What you are allowed to do is change all the indices everywhere: \begin{align} \begin{cases} T^{a}_{\,cb}&=\Gamma^a_{\,cb}-\Gamma^a_{\,bc}\\ T^{@}_{\,\sharp\flat}&=\Gamma^@_{\,\sharp\flat}-\Gamma^@_{\,\flat\sharp}\\ T^{\alpha}_{\,\beta\delta}&=\Gamma^{\alpha}_{\,\beta\delta}-\Gamma^{\alpha}_{\,\delta\beta}, \end{cases} \end{align} where $a,b,c,@,\sharp,\flat,\alpha,\beta,\delta\in\{1,\dots, n\}$. These are all examples of valid equations which follow directly from the definition $(*)$. Here, I have made the appropriate changes everywhere, not just shuffling around indices for a few specific terms.
Edit:
I just took a look at your link and you already have several great answers, so I’m not really sure what the issue is. Anyway, here’s what I’ll say. Let us give definitions for certain sub-terms: \begin{align} \nabla_d\nabla_cv^a=\underbrace{\partial_d\partial_cv^a}_{A^a_{cd}}+\underbrace{\left(\partial_d\Gamma_{bc}^a\right)v^b}_{B^a_{cd}}+\underbrace{(-\Gamma_{cd}^b\partial_bv^a-\Gamma_{cd}^b\Gamma_{eb}^av^e)}_{C^{a}_{cd}}+ \underbrace{\Gamma_{bd}^a\Gamma_{ec}^bv^e}_{=D^a_{cd}}+ \underbrace{(\Gamma_{bc}^a\partial_dv^b+\Gamma_{bd}^a\partial_cv^b)}_{E^a_{cd}}. \end{align} So, $\nabla_d\nabla_cv^a=A^a_{cd}+B^{a}_{cd}+C^a_{cd}+D^a_{cd}+E^a_{cd}$ is a sum of five terms. Now, by inspecting the definitions, the following is very obvious: $A,C,E$ are symmetric in the lower two indices. We have $A^a_{cd}=A^a_{dc}$ due to equality of mixed partials. We have $C^a_{cd}=C^a_{dc}$ because you’re assuming a torsion-free connection in that post. Lastly, $E^a_{cd}=E^a_{dc}$ is very clear (if you want, the reason is commutatitivty of addition of real numbers).

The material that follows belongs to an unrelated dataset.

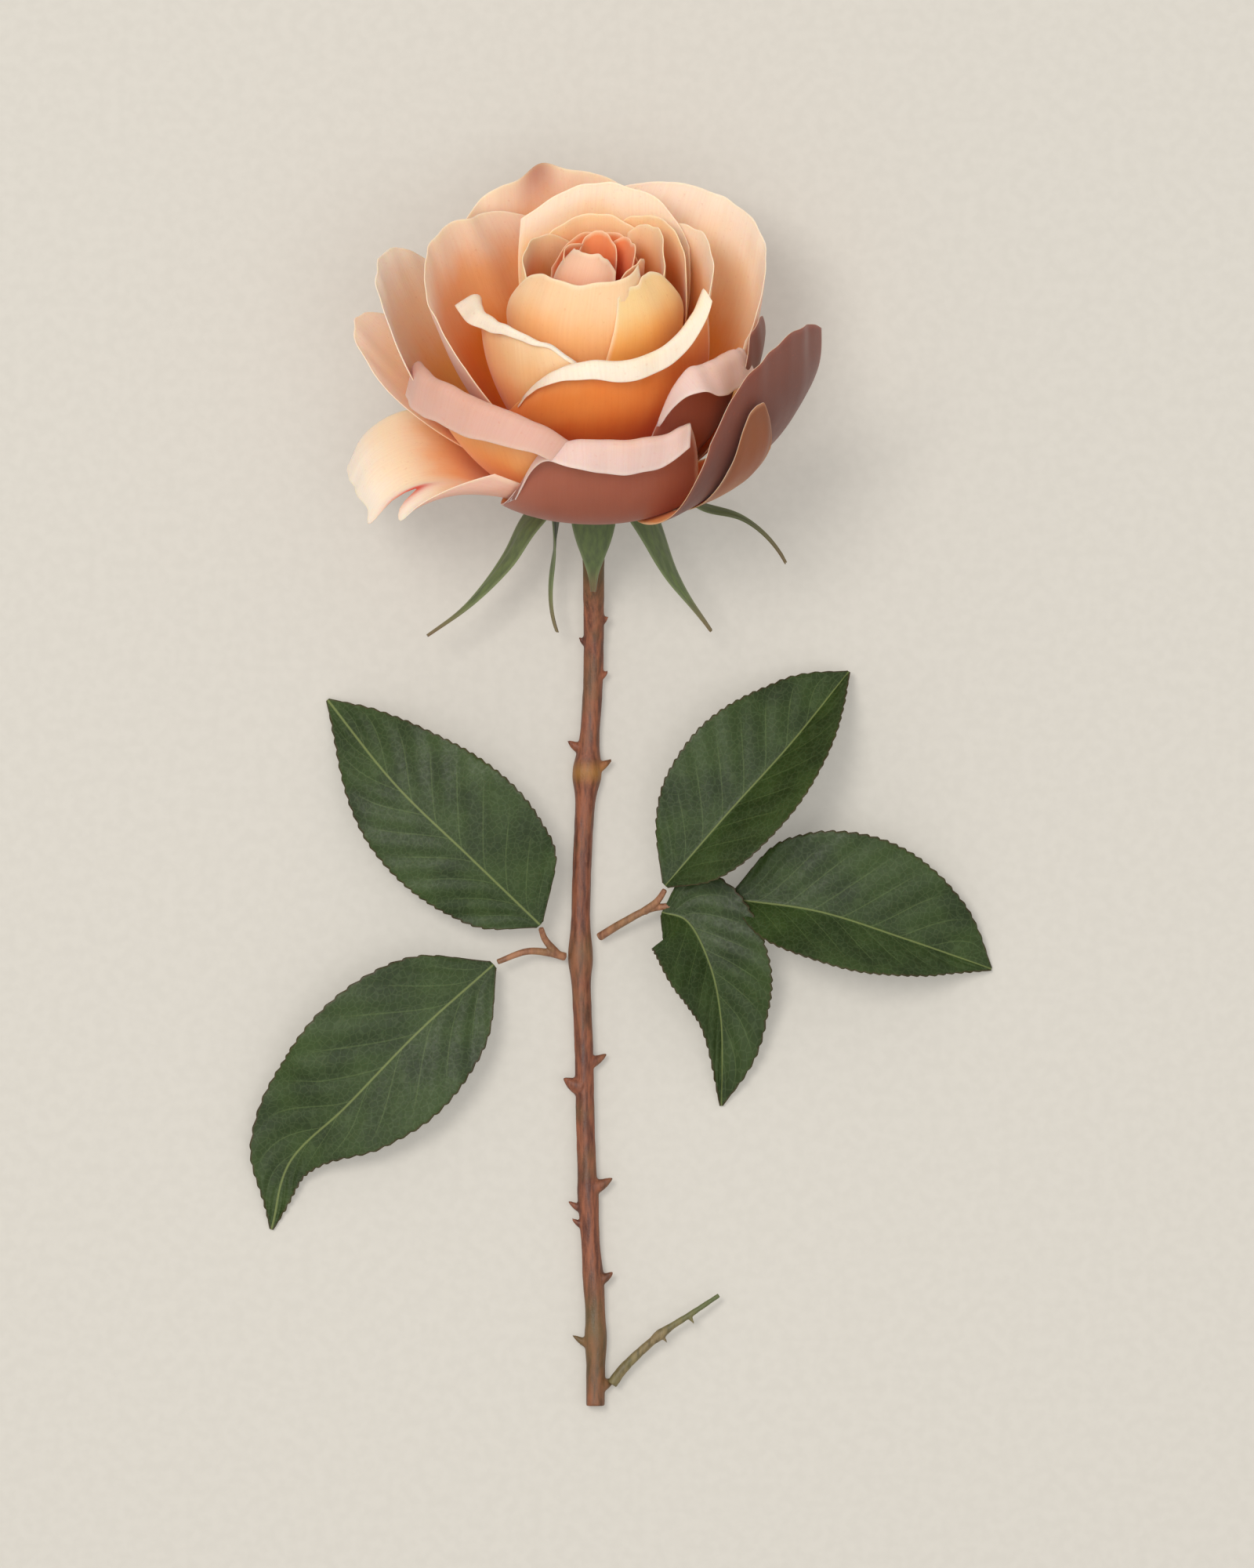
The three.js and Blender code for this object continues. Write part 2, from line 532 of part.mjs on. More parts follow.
const stemRadius = (extra) => (t) =>
  STEM_RADIUS + extra + 0.45 * (1 - t) ** 6 + swellAt(stemLine.getPointAt(t).y);

// The share of the stem's own length at the share `at` of its reach.
function alongStem(at) {
  let [low, high] = [0, 1];
  for (let k = 0; k < 20; k++) {
    const middle = (low + high) / 2;
    if (stemLine.getPointAt(middle).y > -at * STEM_REACH) low = middle;
    else high = middle;
  }
  return low;
}

// Points given in x and y from a place on the stem, and in z from the surface.
function fromJoint(points, at) {
  const joint = stemLine.getPointAt(alongStem(at));
  return points.map(([x, y, z]) => V(joint.x + x, joint.y + y, z));
}

function thorn(root, direction, long, wide) {
  const tip = root.clone().addScaledVector(direction, long);
  return solidOf(rod([root, root.clone().lerp(tip, 0.6), tip], (t) => lerp(wide, 0.25, t), 3, 6));
}

let stem = solidOf(rod(stemPoints, stemRadius(0), 44));
for (const { at, round, long, wide } of PRICKLES) {
  const t = alongStem(at);
  const outward = V(Math.cos(degToRad(round)), 0.35, Math.sin(degToRad(round))).normalize();
  const depth = stemRadius(0)(t) * 0.6;
  const root = stemLine.getPointAt(t).addScaledVector(outward, depth);
  stem = stem.add(thorn(root, outward, long + stemRadius(0)(t) - depth, wide));
}
add(greenery, "stem", BARK, stem, solidOf(rod(stemPoints, stemRadius(CLEARANCE), 44)));

// ---- The side shoot and leaves ----
const shootPoints = fromJoint(SHOOT, SHOOT_AT);
const shootLine = new THREE.CatmullRomCurve3(shootPoints, false, "centripetal");
const shootRadius = (t) => SHOOT_RADIUS * (1 - 0.6 * t) + 0.35 * Math.exp(-(((t - SHOOT_NODE) / 0.05) ** 2));
let shoot = solidOf(rod(shootPoints, shootRadius, 20, 8));
for (const { at, long } of SHOOT_PRICKLES) {
  const outward = shootLine.getTangentAt(at).cross(V(0, 0, 1)).normalize();
  shoot = shoot.add(thorn(shootLine.getPointAt(at), outward, long, SHOOT_RADIUS * 0.6));
}
add(greenery, "side_shoot", SHOOT_BARK, shoot, shoot);

for (const { at, rachis, stalks } of LEAVES) {
  const rods = (extra) =>
    stalks
      .map((points) => solidOf(rod(fromJoint(points, at), () => RACHIS_RADIUS + extra, 8, 8)))
      .reduce((a, b) => a.add(b));
  add(greenery, rachis, LEAF_GREEN, rods(0), rods(CLEARANCE));
}
for (const { at, leaflets } of LEAVES)
  for (const leaflet of leaflets) {
    const surface = leafletSurface(leaflet, at);
    const grid = { across: 4, along: 2 * LEAF_TEETH };
    addSheet(greenery, { name: leaflet.name, tone: LEAF_GREEN, surface, grid }, LEAF_THICKNESS);
  }

// ---- Placing: the middle of the bounding box on the origin, the lowest point on the surface ----
const rose = new THREE.Group();
rose.name = "cut_rose";
rose.add(bloom, greenery);
for (const { group, name, tone, solid } of pieces) {
  const geometry = geometryFrom(solid).applyMatrix4(group.matrix.clone().invert());
  const mesh = new THREE.Mesh(geometry, new THREE.MeshStandardMaterial({ ...tone, metalness: 0 }));
  mesh.name = name;
  group.add(mesh);
}
const bounds = new THREE.Box3().setFromObject(rose, true);
const middle = bounds.getCenter(V(0, 0, 0));
rose.position.set(-middle.x, -middle.y, -bounds.min.z);

export default rose;
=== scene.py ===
"""A cut rose lying on a pale floor, seen from straight above. Lengths in the tables are millimetres."""
import math

import bpy
import numpy as np
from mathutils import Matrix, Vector


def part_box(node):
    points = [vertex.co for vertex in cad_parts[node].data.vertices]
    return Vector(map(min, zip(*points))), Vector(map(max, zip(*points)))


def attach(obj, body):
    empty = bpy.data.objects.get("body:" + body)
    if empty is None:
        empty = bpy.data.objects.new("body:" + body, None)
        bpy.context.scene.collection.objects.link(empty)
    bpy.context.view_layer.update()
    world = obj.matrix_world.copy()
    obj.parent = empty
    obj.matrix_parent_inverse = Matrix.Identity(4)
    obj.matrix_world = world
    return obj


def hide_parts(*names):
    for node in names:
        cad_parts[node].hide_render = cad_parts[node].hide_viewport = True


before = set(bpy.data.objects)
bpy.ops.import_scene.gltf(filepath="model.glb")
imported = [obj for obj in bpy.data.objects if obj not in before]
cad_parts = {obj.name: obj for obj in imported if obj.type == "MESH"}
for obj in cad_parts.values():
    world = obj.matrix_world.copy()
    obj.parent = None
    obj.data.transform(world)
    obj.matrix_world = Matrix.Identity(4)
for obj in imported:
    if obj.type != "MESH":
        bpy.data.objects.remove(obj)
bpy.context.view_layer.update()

MM = 0.001

# ---- Sizes shared with the CAD model, in millimetres ----
HEAD_TILT = math.radians(36)  # how far the bloom's axis rises above the surface
CLEARANCE = 0.3
PETAL_CAD_THICKNESS = 0.6
HIP_RADIUS = 6.9
HIP_LENGTH = 12
CONE_HEIGHT = 10.4
CONE_TOP_RADIUS = 1.2
STEM_RADIUS = 2.05
STEM_REACH = 203
SHOOT_RADIUS = 1.2
RACHIS_RADIUS = 0.95
LAYERS = 14

# ---- Fine sizes ----
PETAL_THICKNESS = 0.42
LEAF_THICKNESS = 0.4
SEPAL_THICKNESS = 0.6

TAU = 2 * math.pi


def unit(v):
    return v / np.maximum(np.linalg.norm(v, axis=-1, keepdims=True), 1e-12)


def smooth(x, low=0.0, high=1.0):
    t = np.clip((x - low) / (high - low), 0, 1)
    return t * t * (3 - 2 * t)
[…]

So, out of thse five terms, three of them are symmetric in the lower indices $c,d$, so if you subtract $\nabla_{c}\nabla_dv^a$, then only the $B,D$ terms will contribute: \begin{align} \nabla_d\nabla_cv^a-\nabla_c\nabla_dv^a&=(B^a_{cd}-B^a_{dc})+(D^a_{cd}-D^a_{dc})\\ &=(\partial_d\Gamma^a_{bc}v^b-\partial_c\Gamma^a_{bd}v^b)+ (\Gamma_{bd}^a\Gamma_{ec}^bv^e-\Gamma_{bc}^a\Gamma_{e}^bv^e). \end{align} Now, you can rename some dummy indices to figure out what the components of the Riemann curvature are.